Colorado setzt schon auf Briefwahl

Ransomware ist aber auch eine Gefahr für US-Staaten, die der persönlichen Stimmabgabe im Wahllokal den Vorrang geben. Wenn sie die Wähler dort nämlich registrieren, könnten auch diese Systeme angegriffen werden, insbesondere bei einer vorzeitigen Abstimmung. Wahlbeamte wären dann womöglich nicht in der Lage, festzustellen, ob die Person vor ihnen überhaupt wahlberechtigt ist. In diesem Fall wären Verzeichnisse auf Papier entscheidend.

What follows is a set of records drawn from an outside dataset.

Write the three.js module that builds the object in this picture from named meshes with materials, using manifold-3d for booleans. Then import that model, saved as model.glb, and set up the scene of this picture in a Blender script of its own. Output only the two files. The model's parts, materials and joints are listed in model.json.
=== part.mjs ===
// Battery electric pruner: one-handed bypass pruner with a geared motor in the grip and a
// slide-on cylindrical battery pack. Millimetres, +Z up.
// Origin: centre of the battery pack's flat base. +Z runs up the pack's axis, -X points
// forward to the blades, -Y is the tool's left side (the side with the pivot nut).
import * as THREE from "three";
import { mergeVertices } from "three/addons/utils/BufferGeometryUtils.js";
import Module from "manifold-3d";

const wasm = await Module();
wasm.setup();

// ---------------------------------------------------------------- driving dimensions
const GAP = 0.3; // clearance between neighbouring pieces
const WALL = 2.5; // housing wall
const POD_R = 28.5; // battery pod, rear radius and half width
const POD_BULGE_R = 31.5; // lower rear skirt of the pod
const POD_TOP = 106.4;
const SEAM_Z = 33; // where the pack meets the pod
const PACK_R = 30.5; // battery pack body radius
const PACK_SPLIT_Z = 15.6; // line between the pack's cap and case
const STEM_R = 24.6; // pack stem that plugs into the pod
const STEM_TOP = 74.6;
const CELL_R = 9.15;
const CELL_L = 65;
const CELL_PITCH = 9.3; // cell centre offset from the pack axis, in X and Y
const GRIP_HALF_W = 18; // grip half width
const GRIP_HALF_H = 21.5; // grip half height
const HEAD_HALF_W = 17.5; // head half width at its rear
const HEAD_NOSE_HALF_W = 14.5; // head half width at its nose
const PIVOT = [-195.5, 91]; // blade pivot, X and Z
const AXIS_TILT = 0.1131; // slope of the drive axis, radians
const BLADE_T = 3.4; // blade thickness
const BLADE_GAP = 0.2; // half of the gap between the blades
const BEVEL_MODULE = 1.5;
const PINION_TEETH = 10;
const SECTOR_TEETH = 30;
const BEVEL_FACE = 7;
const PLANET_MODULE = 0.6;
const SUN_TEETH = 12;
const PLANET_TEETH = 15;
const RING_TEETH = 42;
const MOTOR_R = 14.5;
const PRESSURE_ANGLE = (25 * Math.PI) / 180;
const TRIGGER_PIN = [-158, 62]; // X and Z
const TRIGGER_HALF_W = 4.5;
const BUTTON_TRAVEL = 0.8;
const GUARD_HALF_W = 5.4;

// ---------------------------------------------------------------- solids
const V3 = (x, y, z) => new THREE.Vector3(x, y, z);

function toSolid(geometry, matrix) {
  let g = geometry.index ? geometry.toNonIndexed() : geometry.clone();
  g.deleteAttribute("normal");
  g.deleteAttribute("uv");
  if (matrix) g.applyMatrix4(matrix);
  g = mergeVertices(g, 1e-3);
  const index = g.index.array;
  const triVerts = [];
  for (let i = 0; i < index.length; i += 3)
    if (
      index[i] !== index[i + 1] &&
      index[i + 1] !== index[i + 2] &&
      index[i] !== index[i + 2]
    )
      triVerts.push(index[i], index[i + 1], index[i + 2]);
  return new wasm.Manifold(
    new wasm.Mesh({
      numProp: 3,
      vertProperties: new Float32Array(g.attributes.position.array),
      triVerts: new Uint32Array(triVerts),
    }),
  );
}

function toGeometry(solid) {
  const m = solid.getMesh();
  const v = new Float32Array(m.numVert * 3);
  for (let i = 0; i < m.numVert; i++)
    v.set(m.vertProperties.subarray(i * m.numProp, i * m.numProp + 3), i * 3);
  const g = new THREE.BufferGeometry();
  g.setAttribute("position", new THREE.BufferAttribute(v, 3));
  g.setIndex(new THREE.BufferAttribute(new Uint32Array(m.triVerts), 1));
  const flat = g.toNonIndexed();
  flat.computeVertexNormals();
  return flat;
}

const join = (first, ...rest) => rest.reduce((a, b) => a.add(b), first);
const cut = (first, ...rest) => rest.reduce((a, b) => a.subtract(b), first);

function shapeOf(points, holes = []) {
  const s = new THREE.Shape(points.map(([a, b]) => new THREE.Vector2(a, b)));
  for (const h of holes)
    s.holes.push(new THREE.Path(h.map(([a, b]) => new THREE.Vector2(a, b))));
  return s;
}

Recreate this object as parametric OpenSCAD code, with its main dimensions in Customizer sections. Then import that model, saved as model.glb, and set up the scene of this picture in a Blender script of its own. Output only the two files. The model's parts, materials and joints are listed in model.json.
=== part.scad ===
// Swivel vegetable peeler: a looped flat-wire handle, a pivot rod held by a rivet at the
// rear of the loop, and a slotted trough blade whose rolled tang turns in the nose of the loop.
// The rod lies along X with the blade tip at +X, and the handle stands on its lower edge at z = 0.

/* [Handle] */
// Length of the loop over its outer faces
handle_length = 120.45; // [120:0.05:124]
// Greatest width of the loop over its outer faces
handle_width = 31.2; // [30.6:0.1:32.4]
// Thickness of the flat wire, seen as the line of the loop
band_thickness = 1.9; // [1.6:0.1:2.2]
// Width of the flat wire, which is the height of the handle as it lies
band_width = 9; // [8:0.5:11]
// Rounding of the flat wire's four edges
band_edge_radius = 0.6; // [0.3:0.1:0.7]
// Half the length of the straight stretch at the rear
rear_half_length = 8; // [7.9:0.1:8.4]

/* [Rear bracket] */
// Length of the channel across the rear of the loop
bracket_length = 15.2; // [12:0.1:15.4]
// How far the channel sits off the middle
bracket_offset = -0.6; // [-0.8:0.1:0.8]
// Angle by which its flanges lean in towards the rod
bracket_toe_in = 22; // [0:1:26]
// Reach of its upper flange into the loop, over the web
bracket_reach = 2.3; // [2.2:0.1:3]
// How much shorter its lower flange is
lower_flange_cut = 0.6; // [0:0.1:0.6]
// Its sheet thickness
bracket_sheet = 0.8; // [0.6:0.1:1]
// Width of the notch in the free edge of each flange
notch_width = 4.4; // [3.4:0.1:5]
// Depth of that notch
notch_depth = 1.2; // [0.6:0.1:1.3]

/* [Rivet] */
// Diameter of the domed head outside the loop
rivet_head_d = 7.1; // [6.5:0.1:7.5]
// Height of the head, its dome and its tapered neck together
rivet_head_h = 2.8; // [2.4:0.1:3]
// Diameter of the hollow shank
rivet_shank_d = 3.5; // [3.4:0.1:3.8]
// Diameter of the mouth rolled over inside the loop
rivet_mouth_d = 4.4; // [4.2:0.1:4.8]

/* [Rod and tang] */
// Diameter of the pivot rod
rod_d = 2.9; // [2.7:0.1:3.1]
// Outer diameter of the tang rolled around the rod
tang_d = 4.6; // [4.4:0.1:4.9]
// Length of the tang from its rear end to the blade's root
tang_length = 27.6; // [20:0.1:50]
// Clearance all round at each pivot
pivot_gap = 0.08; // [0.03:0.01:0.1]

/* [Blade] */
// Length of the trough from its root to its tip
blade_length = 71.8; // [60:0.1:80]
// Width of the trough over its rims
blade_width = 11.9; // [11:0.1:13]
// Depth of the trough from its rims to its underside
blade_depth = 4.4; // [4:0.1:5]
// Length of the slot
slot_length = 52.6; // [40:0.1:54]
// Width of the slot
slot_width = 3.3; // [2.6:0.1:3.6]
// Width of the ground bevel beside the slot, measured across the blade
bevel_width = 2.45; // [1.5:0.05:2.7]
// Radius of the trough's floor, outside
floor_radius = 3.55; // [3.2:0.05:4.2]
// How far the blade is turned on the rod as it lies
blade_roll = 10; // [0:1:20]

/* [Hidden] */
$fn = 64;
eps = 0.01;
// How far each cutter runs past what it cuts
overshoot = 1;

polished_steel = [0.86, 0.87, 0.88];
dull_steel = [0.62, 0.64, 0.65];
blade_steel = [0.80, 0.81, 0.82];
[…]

Colorado versucht, das Problem zu umgehen, indem es vollständig auf Briefwahl setzt. Ein Erpresserangriff auf die Wählerdaten kurz vor der Abstimmung liefe dann ins Leere, weil die Stimmzettel dann bereits längst bei den Wählerinnen und Wählern sind. Allerdings kann dann immer noch die Auszählung angegriffen werden. Wahlhelfer müssten in solchen Fällen per Hand auszählen.

«Was zerlegt wird, ist das gesamte Netzwerk»

Hickey sagt, ihm sei nichts von direkten Angriffen auf die Wahlinfrastruktur bekannt. Die örtlichen Wahlbüros seien aber oft mit grösseren Netzwerken in den Landkreisen verbunden und nicht angemessen geschützt. Ein Krimineller, der einen Landkreis oder einen US-Staat angreife, wisse womöglich gar nicht, in welches Netzwerk er geraten sei, doch sein Schadprogramm verbreite sich immer weiter. «Was zerlegt wird, ist das gesamte Netzwerk. Das umfasst zwar die Wahlinfrastruktur, ist aber nicht darauf beschränkt.»

Das heisst, selbst wenn das Wahlsystem gar nicht direkt mit Ransomware angegriffen werde, könne es am Ende doch in Mitleidenschaft gezogen werden, sagt Ron Bushar von der Cybersicherheitsfirma FireEye. Das FBI hat den örtlichen Wahlbehörden deshalb schon im Februar empfohlen, alle für die Wahlen relevanten Daten von den übrigen Systemen der Landkreise und Staaten zu trennen.